THE EXERCISE: Transcribe only part of the material below: the lines from the one containing "make_barrel_tube()" through the one containing "obj.matrix_world = Matrix.Identity(4)", inclusive, exactly as written.

--*--

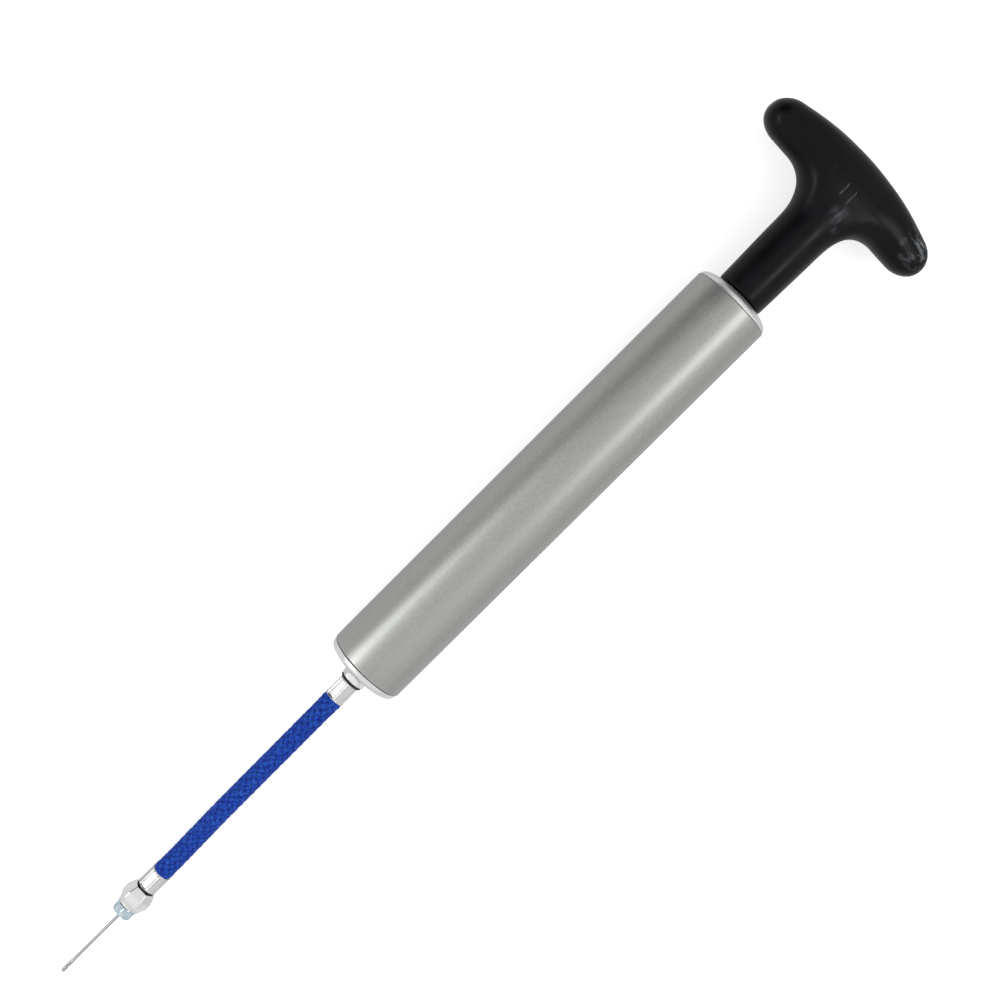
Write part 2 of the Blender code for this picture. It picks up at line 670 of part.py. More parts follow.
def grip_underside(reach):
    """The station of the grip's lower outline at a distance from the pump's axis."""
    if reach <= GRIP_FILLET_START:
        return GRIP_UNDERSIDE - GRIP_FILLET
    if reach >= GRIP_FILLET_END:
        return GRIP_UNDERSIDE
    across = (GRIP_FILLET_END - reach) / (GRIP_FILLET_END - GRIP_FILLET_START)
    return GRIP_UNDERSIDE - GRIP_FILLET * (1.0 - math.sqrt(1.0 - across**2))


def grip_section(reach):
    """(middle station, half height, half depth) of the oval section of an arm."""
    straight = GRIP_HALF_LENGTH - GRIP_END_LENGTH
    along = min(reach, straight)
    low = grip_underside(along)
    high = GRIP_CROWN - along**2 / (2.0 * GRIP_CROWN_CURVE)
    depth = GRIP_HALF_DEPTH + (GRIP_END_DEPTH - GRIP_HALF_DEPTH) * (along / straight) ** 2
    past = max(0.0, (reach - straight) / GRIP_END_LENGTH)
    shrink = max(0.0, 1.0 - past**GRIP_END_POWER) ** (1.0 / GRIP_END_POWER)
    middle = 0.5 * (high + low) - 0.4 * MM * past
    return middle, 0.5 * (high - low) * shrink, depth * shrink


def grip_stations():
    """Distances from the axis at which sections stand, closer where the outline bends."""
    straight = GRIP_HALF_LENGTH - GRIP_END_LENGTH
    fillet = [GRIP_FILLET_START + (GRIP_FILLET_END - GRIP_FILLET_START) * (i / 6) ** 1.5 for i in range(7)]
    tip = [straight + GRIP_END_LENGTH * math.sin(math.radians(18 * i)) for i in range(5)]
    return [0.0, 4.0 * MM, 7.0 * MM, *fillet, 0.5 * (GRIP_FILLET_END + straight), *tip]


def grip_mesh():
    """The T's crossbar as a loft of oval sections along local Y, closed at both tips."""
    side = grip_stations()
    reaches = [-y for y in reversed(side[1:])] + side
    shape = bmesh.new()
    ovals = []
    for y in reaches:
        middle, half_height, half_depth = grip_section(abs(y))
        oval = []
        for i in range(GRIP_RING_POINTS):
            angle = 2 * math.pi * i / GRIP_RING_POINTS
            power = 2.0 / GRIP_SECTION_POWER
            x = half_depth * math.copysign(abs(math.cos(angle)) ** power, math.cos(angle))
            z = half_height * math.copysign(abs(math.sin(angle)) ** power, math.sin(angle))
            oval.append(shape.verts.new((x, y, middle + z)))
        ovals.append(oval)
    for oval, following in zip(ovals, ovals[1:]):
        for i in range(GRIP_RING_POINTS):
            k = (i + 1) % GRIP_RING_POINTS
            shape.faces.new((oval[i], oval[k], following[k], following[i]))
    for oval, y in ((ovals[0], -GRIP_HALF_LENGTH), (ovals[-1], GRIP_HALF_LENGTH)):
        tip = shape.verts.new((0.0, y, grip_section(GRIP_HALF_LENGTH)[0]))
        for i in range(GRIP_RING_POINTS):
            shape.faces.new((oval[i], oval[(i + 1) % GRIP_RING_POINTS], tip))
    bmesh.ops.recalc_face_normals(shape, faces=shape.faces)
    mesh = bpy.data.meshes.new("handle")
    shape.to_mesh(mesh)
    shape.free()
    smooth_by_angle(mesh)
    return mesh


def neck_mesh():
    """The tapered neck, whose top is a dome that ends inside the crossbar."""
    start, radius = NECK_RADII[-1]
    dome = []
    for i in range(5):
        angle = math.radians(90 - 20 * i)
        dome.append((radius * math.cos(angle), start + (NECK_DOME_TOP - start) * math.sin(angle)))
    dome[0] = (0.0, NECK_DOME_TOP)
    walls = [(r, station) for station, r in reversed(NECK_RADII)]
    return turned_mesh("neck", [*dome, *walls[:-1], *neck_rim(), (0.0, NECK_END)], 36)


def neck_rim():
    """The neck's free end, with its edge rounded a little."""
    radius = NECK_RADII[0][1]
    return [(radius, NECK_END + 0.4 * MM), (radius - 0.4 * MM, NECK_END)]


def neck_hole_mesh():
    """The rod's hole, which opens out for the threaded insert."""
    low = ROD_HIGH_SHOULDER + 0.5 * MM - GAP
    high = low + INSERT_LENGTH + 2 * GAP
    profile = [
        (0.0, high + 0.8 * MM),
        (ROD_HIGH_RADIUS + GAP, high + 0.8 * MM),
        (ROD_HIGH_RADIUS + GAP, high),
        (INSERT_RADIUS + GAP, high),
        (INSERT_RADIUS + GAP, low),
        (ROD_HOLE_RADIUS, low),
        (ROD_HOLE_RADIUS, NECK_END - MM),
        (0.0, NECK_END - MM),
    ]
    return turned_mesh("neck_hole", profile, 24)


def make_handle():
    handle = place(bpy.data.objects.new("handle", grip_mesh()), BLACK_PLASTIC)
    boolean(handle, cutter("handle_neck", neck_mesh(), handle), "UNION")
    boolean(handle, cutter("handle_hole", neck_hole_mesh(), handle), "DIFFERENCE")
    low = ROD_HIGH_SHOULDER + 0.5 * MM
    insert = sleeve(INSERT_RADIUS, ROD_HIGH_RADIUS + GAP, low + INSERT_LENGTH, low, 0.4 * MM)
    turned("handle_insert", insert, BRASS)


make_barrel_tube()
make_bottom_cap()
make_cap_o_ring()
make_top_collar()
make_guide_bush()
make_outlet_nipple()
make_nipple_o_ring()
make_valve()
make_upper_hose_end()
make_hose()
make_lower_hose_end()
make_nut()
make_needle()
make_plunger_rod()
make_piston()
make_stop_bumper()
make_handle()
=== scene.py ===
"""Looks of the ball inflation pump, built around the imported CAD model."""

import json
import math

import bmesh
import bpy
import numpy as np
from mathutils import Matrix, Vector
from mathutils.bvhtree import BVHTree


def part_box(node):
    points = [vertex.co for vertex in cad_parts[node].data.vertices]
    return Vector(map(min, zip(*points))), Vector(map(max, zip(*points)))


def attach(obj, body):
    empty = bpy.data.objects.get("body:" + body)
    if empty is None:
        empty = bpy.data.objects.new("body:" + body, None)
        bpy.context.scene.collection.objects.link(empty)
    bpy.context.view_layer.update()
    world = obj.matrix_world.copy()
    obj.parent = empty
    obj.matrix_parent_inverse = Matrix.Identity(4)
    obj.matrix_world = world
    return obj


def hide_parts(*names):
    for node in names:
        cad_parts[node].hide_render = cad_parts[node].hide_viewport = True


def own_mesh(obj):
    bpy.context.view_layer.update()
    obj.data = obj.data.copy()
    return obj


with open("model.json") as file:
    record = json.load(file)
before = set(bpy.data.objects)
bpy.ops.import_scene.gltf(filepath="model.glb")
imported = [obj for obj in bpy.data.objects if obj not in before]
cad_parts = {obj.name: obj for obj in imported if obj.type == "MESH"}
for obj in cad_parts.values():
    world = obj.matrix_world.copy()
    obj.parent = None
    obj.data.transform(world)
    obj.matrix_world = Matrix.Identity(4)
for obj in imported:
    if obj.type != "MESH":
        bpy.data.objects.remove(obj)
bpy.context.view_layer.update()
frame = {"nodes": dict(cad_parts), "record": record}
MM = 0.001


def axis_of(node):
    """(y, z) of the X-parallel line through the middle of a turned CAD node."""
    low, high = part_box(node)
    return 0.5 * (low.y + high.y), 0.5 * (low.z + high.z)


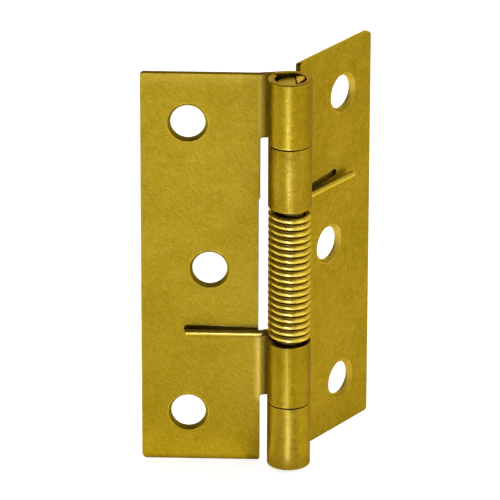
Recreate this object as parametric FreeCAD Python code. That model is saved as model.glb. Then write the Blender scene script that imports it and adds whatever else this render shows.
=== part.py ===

--*--

SOLUTION TO THE EXERCISE:
make_barrel_tube()
make_bottom_cap()
make_cap_o_ring()
make_top_collar()
make_guide_bush()
make_outlet_nipple()
make_nipple_o_ring()
make_valve()
make_upper_hose_end()
make_hose()
make_lower_hose_end()
make_nut()
make_needle()
make_plunger_rod()
make_piston()
make_stop_bumper()
make_handle()
=== scene.py ===
"""Looks of the ball inflation pump, built around the imported CAD model."""

import json
import math

import bmesh
import bpy
import numpy as np
from mathutils import Matrix, Vector
from mathutils.bvhtree import BVHTree


def part_box(node):
    points = [vertex.co for vertex in cad_parts[node].data.vertices]
    return Vector(map(min, zip(*points))), Vector(map(max, zip(*points)))


def attach(obj, body):
    empty = bpy.data.objects.get("body:" + body)
    if empty is None:
        empty = bpy.data.objects.new("body:" + body, None)
        bpy.context.scene.collection.objects.link(empty)
    bpy.context.view_layer.update()
    world = obj.matrix_world.copy()
    obj.parent = empty
    obj.matrix_parent_inverse = Matrix.Identity(4)
    obj.matrix_world = world
    return obj


def hide_parts(*names):
    for node in names:
        cad_parts[node].hide_render = cad_parts[node].hide_viewport = True


def own_mesh(obj):
    bpy.context.view_layer.update()
    obj.data = obj.data.copy()
    return obj


with open("model.json") as file:
    record = json.load(file)
before = set(bpy.data.objects)
bpy.ops.import_scene.gltf(filepath="model.glb")
imported = [obj for obj in bpy.data.objects if obj not in before]
cad_parts = {obj.name: obj for obj in imported if obj.type == "MESH"}
for obj in cad_parts.values():
    world = obj.matrix_world.copy()
    obj.parent = None
    obj.data.transform(world)
    obj.matrix_world = Matrix.Identity(4)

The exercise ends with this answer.